Work to complete
Below is a block of records; repeat each one exactly.

Listed records

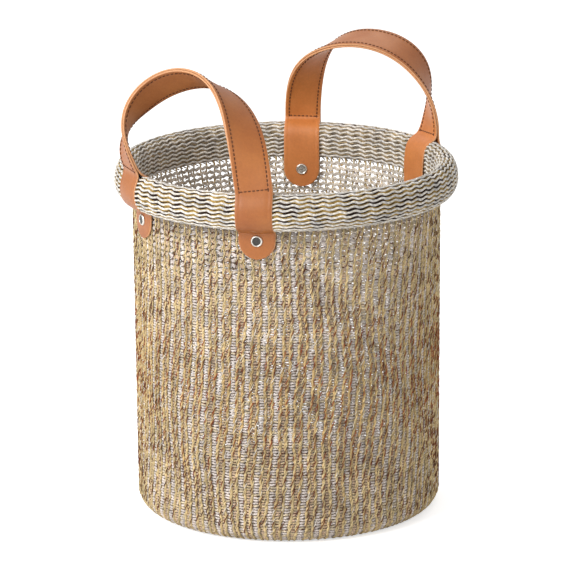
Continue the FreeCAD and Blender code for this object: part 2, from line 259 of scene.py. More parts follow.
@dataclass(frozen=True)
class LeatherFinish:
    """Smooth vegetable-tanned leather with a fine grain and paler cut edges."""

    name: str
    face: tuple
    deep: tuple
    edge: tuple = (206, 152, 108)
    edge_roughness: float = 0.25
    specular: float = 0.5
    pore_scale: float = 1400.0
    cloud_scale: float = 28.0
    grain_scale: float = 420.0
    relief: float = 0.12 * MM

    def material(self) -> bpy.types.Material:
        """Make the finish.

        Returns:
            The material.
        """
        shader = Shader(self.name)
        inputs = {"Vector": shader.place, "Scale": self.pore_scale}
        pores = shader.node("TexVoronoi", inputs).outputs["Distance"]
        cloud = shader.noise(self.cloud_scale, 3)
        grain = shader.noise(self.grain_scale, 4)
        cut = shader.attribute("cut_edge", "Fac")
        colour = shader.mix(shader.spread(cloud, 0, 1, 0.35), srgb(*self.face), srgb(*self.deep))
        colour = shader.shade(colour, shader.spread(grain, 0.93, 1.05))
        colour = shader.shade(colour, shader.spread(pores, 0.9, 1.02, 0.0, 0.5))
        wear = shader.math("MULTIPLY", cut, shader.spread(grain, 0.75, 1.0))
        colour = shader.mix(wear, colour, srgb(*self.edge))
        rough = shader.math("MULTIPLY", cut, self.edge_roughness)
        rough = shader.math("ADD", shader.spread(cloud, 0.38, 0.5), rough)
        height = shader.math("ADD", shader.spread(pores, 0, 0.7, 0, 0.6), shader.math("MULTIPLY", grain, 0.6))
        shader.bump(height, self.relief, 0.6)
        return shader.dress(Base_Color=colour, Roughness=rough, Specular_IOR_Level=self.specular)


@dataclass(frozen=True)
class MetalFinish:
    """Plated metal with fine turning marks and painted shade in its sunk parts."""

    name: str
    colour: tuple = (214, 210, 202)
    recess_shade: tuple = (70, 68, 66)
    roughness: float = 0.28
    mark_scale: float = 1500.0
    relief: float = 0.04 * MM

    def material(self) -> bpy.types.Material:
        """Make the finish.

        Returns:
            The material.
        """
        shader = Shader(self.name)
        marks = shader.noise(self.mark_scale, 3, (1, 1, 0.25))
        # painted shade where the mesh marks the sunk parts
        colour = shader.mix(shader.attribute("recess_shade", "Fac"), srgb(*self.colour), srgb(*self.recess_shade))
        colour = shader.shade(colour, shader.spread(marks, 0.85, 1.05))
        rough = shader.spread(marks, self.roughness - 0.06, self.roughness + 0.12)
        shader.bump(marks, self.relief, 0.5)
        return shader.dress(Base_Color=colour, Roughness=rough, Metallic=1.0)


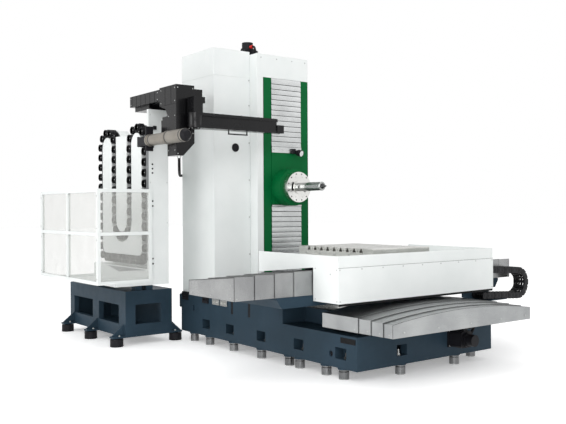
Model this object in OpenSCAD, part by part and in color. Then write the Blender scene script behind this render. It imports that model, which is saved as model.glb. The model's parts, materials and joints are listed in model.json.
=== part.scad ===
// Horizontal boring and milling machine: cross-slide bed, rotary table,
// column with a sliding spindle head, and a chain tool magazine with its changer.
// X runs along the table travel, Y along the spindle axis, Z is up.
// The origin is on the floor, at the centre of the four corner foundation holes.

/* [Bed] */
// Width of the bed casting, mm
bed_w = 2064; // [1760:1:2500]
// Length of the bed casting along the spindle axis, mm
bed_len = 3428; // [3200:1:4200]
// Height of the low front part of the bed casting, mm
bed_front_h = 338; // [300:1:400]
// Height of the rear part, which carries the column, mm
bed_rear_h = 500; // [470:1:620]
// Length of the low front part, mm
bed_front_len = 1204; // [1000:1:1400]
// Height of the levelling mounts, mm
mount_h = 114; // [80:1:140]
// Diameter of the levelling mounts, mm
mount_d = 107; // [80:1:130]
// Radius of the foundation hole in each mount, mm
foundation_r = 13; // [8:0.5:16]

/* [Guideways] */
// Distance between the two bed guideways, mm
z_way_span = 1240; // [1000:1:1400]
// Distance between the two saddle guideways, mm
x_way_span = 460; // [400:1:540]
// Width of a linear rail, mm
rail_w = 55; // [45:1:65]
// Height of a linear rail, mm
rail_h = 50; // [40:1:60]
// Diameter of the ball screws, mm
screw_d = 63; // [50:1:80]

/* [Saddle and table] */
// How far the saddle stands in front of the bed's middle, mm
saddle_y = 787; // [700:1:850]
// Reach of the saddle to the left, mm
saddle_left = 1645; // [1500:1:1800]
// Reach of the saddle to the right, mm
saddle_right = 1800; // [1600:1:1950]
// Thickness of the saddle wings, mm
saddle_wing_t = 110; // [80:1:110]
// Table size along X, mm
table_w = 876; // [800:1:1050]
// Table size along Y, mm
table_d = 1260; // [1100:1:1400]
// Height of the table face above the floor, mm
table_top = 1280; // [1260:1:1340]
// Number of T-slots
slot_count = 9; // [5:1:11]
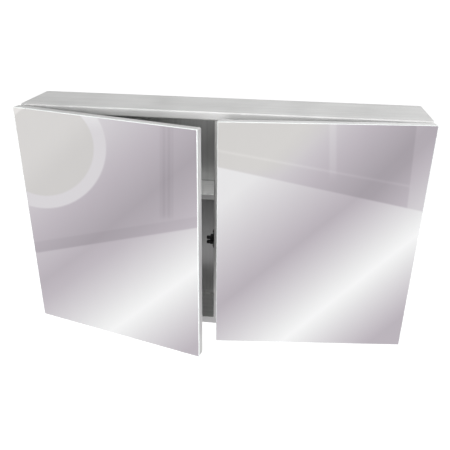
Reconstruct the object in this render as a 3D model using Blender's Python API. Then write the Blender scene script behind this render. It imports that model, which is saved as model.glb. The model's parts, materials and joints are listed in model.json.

Right answer
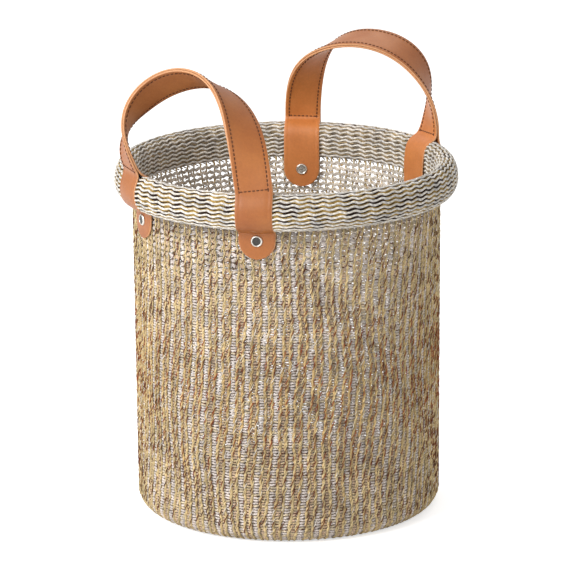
Continue the FreeCAD and Blender code for this object: part 2, from line 259 of scene.py. More parts follow.
@dataclass(frozen=True)
class LeatherFinish:
    """Smooth vegetable-tanned leather with a fine grain and paler cut edges."""

    name: str
    face: tuple
    deep: tuple
    edge: tuple = (206, 152, 108)
    edge_roughness: float = 0.25
    specular: float = 0.5
    pore_scale: float = 1400.0
    cloud_scale: float = 28.0
    grain_scale: float = 420.0
    relief: float = 0.12 * MM

    def material(self) -> bpy.types.Material:
        """Make the finish.

        Returns:
            The material.
        """
        shader = Shader(self.name)
        inputs = {"Vector": shader.place, "Scale": self.pore_scale}
        pores = shader.node("TexVoronoi", inputs).outputs["Distance"]
        cloud = shader.noise(self.cloud_scale, 3)
        grain = shader.noise(self.grain_scale, 4)
        cut = shader.attribute("cut_edge", "Fac")
        colour = shader.mix(shader.spread(cloud, 0, 1, 0.35), srgb(*self.face), srgb(*self.deep))
        colour = shader.shade(colour, shader.spread(grain, 0.93, 1.05))
        colour = shader.shade(colour, shader.spread(pores, 0.9, 1.02, 0.0, 0.5))
        wear = shader.math("MULTIPLY", cut, shader.spread(grain, 0.75, 1.0))
        colour = shader.mix(wear, colour, srgb(*self.edge))
        rough = shader.math("MULTIPLY", cut, self.edge_roughness)
        rough = shader.math("ADD", shader.spread(cloud, 0.38, 0.5), rough)
        height = shader.math("ADD", shader.spread(pores, 0, 0.7, 0, 0.6), shader.math("MULTIPLY", grain, 0.6))
        shader.bump(height, self.relief, 0.6)
        return shader.dress(Base_Color=colour, Roughness=rough, Specular_IOR_Level=self.specular)


@dataclass(frozen=True)
class MetalFinish:
    """Plated metal with fine turning marks and painted shade in its sunk parts."""

    name: str
    colour: tuple = (214, 210, 202)
    recess_shade: tuple = (70, 68, 66)
    roughness: float = 0.28
    mark_scale: float = 1500.0
    relief: float = 0.04 * MM

    def material(self) -> bpy.types.Material:
        """Make the finish.

        Returns:
            The material.
        """
        shader = Shader(self.name)
        marks = shader.noise(self.mark_scale, 3, (1, 1, 0.25))
        # painted shade where the mesh marks the sunk parts
        colour = shader.mix(shader.attribute("recess_shade", "Fac"), srgb(*self.colour), srgb(*self.recess_shade))
        colour = shader.shade(colour, shader.spread(marks, 0.85, 1.05))
        rough = shader.spread(marks, self.roughness - 0.06, self.roughness + 0.12)
        shader.bump(marks, self.relief, 0.5)
        return shader.dress(Base_Color=colour, Roughness=rough, Metallic=1.0)


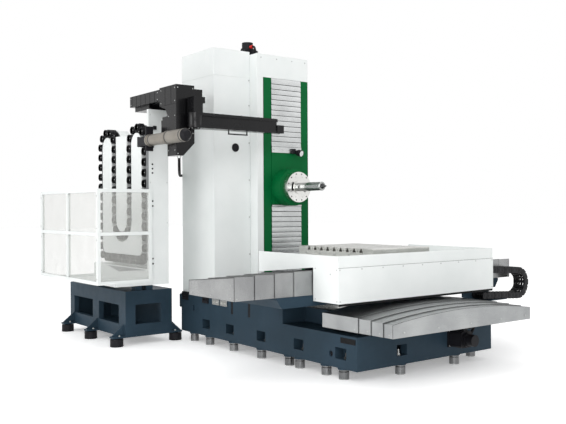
Model this object in OpenSCAD, part by part and in color. Then write the Blender scene script behind this render. It imports that model, which is saved as model.glb. The model's parts, materials and joints are listed in model.json.
=== part.scad ===
// Horizontal boring and milling machine: cross-slide bed, rotary table,
// column with a sliding spindle head, and a chain tool magazine with its changer.
// X runs along the table travel, Y along the spindle axis, Z is up.
// The origin is on the floor, at the centre of the four corner foundation holes.

/* [Bed] */
// Width of the bed casting, mm
bed_w = 2064; // [1760:1:2500]
// Length of the bed casting along the spindle axis, mm
bed_len = 3428; // [3200:1:4200]
// Height of the low front part of the bed casting, mm
bed_front_h = 338; // [300:1:400]
// Height of the rear part, which carries the column, mm
bed_rear_h = 500; // [470:1:620]
// Length of the low front part, mm
bed_front_len = 1204; // [1000:1:1400]
// Height of the levelling mounts, mm
mount_h = 114; // [80:1:140]
// Diameter of the levelling mounts, mm
mount_d = 107; // [80:1:130]
// Radius of the foundation hole in each mount, mm
foundation_r = 13; // [8:0.5:16]

/* [Guideways] */
// Distance between the two bed guideways, mm
z_way_span = 1240; // [1000:1:1400]
// Distance between the two saddle guideways, mm
x_way_span = 460; // [400:1:540]
// Width of a linear rail, mm
rail_w = 55; // [45:1:65]
// Height of a linear rail, mm
rail_h = 50; // [40:1:60]
// Diameter of the ball screws, mm
screw_d = 63; // [50:1:80]

/* [Saddle and table] */
// How far the saddle stands in front of the bed's middle, mm
saddle_y = 787; // [700:1:850]
// Reach of the saddle to the left, mm
saddle_left = 1645; // [1500:1:1800]
// Reach of the saddle to the right, mm
saddle_right = 1800; // [1600:1:1950]
// Thickness of the saddle wings, mm
saddle_wing_t = 110; // [80:1:110]
// Table size along X, mm
table_w = 876; // [800:1:1050]
// Table size along Y, mm
table_d = 1260; // [1100:1:1400]
// Height of the table face above the floor, mm
table_top = 1280; // [1260:1:1340]
// Number of T-slots
slot_count = 9; // [5:1:11]
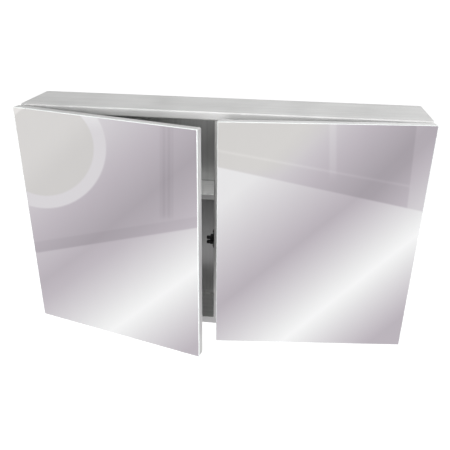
Reconstruct the object in this render as a 3D model using Blender's Python API. Then write the Blender scene script behind this render. It imports that model, which is saved as model.glb. The model's parts, materials and joints are listed in model.json.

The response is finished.